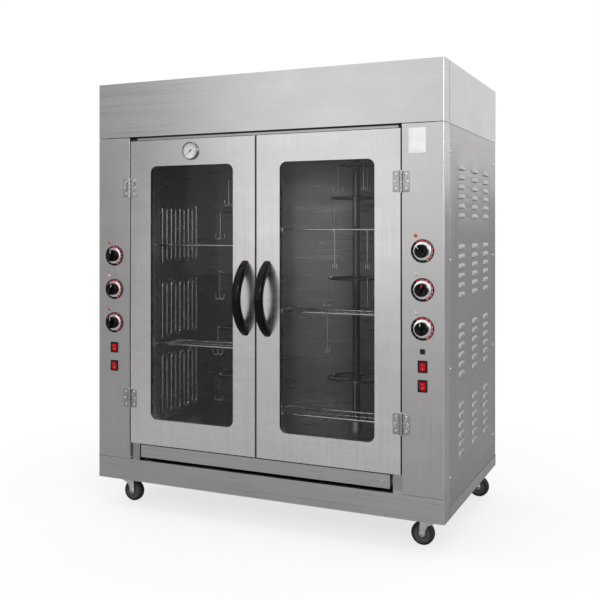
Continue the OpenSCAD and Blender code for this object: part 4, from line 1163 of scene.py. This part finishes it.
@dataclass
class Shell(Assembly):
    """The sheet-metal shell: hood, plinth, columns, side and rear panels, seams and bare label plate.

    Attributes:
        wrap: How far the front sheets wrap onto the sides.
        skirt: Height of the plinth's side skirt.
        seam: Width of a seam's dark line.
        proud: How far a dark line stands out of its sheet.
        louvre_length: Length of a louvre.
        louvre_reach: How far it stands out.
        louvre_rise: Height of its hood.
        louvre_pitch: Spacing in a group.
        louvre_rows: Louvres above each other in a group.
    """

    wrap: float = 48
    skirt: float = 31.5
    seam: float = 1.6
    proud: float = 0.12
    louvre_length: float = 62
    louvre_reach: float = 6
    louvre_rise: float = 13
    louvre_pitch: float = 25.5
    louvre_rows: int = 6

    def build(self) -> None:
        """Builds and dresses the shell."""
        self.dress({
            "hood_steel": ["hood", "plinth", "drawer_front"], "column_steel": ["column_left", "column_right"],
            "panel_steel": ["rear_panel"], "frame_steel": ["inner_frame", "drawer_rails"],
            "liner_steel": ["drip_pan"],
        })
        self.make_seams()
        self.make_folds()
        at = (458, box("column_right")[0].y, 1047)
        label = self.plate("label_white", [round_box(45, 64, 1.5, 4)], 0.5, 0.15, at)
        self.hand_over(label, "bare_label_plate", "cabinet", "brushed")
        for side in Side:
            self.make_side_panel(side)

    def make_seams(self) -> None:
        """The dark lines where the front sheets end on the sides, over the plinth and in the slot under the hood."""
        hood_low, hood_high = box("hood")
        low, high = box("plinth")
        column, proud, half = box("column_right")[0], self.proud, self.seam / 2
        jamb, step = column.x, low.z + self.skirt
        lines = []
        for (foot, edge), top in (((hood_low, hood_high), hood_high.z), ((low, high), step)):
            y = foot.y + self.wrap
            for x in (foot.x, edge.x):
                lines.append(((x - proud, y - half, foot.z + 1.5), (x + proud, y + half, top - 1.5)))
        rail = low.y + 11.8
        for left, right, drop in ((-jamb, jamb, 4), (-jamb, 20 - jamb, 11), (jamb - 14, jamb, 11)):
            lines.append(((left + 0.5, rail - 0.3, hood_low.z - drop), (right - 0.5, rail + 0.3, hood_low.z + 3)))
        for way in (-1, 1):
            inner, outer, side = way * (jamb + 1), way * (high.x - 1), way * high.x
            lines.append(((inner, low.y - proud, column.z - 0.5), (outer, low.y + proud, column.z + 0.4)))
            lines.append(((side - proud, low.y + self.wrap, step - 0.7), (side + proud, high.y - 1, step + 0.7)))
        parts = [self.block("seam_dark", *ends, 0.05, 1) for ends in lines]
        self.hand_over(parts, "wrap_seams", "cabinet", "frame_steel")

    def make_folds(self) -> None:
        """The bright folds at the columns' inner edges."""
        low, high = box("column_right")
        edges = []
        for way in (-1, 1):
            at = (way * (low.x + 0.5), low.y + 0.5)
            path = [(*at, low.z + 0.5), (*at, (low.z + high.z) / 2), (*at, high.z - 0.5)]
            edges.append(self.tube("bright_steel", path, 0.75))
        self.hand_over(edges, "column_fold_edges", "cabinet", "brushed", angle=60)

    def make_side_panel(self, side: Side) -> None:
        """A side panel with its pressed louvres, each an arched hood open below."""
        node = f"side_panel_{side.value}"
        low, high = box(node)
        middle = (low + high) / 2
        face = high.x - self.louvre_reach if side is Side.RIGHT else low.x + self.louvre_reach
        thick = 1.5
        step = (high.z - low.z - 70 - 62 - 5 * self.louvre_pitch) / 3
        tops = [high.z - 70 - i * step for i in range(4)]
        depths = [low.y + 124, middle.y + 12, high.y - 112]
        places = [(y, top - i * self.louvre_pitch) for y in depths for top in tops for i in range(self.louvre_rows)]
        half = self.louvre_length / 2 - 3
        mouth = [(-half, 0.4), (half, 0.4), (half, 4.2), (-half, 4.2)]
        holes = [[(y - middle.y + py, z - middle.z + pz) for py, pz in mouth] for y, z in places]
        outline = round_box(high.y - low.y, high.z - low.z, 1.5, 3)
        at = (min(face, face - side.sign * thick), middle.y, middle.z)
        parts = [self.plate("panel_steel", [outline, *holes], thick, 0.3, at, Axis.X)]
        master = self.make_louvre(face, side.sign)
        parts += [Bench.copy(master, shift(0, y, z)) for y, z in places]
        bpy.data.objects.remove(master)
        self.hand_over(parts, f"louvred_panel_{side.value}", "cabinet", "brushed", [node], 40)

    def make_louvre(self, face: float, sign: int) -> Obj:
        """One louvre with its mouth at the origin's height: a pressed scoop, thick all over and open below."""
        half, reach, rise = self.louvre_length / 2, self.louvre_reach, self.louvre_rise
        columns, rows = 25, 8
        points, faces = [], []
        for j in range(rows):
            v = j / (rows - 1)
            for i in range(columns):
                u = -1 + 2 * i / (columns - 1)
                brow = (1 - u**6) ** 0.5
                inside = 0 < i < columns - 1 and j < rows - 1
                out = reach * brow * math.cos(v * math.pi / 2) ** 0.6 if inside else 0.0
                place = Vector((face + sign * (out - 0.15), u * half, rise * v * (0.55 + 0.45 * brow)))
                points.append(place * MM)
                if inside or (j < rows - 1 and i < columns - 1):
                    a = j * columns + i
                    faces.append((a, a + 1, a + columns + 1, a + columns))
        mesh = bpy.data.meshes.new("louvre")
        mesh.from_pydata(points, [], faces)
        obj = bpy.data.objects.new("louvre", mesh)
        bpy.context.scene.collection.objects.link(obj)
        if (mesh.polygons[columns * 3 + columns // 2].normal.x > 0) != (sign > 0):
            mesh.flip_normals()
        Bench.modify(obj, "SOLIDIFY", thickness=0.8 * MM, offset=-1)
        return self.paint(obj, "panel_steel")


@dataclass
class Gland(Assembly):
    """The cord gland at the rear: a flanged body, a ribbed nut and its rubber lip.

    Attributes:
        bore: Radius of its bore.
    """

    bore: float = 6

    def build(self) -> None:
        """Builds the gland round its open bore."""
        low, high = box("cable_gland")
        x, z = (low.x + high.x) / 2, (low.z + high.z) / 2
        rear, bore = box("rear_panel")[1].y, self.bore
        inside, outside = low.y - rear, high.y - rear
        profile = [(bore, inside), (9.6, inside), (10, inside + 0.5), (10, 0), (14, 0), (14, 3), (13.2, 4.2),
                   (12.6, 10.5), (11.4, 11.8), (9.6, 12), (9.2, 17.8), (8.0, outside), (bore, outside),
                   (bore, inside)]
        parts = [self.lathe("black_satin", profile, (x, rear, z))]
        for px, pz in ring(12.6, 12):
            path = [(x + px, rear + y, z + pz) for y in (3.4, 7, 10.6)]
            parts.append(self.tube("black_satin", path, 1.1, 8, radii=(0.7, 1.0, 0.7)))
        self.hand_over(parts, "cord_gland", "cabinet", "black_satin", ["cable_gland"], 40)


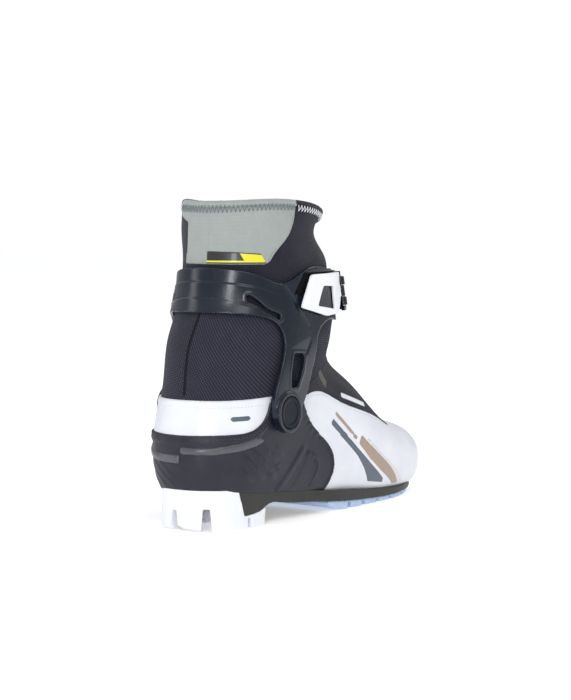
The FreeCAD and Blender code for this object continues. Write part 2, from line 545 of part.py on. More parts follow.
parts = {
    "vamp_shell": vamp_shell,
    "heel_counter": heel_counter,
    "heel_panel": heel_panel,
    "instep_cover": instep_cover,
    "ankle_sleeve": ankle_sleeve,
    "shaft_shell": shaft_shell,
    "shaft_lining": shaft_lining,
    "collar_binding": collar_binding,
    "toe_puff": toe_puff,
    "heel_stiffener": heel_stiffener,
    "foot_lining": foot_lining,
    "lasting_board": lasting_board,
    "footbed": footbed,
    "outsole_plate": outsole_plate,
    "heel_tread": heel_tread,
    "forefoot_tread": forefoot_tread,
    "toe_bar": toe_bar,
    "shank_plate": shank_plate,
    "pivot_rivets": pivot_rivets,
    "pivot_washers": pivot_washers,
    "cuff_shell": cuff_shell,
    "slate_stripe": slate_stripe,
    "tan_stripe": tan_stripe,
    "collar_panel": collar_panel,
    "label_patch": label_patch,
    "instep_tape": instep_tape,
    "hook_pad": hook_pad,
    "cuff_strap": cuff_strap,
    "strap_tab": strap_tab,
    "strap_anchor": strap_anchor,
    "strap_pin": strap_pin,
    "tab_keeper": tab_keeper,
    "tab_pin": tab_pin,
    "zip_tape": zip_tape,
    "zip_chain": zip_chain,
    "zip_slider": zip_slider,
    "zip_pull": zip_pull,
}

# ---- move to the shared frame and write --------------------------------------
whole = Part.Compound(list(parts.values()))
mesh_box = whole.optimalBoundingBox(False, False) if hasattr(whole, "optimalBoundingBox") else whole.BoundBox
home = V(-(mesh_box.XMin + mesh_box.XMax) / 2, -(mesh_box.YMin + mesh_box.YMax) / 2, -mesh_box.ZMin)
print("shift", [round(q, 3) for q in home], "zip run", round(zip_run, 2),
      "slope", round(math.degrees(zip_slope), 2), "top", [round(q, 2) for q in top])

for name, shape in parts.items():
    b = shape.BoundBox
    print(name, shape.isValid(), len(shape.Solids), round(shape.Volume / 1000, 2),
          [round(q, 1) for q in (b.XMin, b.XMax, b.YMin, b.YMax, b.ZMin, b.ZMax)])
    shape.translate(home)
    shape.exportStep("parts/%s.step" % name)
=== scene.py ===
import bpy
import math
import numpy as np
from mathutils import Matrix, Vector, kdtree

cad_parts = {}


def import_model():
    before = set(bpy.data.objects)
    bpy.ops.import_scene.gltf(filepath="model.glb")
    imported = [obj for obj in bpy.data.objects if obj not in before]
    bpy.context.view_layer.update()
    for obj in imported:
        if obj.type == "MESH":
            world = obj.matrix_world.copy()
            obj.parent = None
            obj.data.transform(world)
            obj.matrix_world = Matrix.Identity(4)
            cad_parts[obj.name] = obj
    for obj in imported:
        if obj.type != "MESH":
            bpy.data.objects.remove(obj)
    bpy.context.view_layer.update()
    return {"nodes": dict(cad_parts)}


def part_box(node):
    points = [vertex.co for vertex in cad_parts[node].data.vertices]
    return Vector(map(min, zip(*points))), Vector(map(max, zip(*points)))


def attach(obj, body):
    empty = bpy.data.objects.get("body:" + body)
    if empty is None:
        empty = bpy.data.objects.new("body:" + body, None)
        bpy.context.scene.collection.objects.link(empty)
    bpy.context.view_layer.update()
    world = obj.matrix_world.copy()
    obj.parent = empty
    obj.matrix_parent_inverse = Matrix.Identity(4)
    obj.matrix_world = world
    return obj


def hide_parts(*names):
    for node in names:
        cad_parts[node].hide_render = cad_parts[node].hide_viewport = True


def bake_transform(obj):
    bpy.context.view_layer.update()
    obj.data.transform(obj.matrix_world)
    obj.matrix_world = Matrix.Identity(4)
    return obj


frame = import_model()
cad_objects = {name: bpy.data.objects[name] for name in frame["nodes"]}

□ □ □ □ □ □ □

**DIRECTIVE**
The answer should consist of the lines from the first line of the entries through the line with "bare label plate.", copied exactly.

**THE COMPLETED TASK**
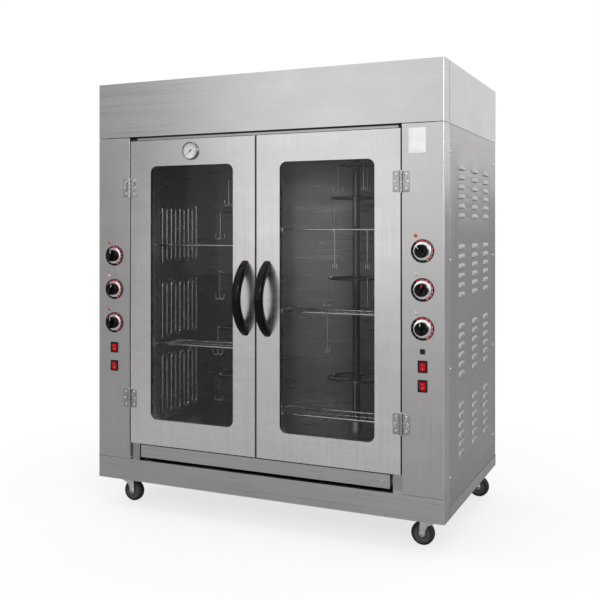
Continue the OpenSCAD and Blender code for this object: part 4, from line 1163 of scene.py. This part finishes it.
@dataclass
class Shell(Assembly):
    """The sheet-metal shell: hood, plinth, columns, side and rear panels, seams and bare label plate.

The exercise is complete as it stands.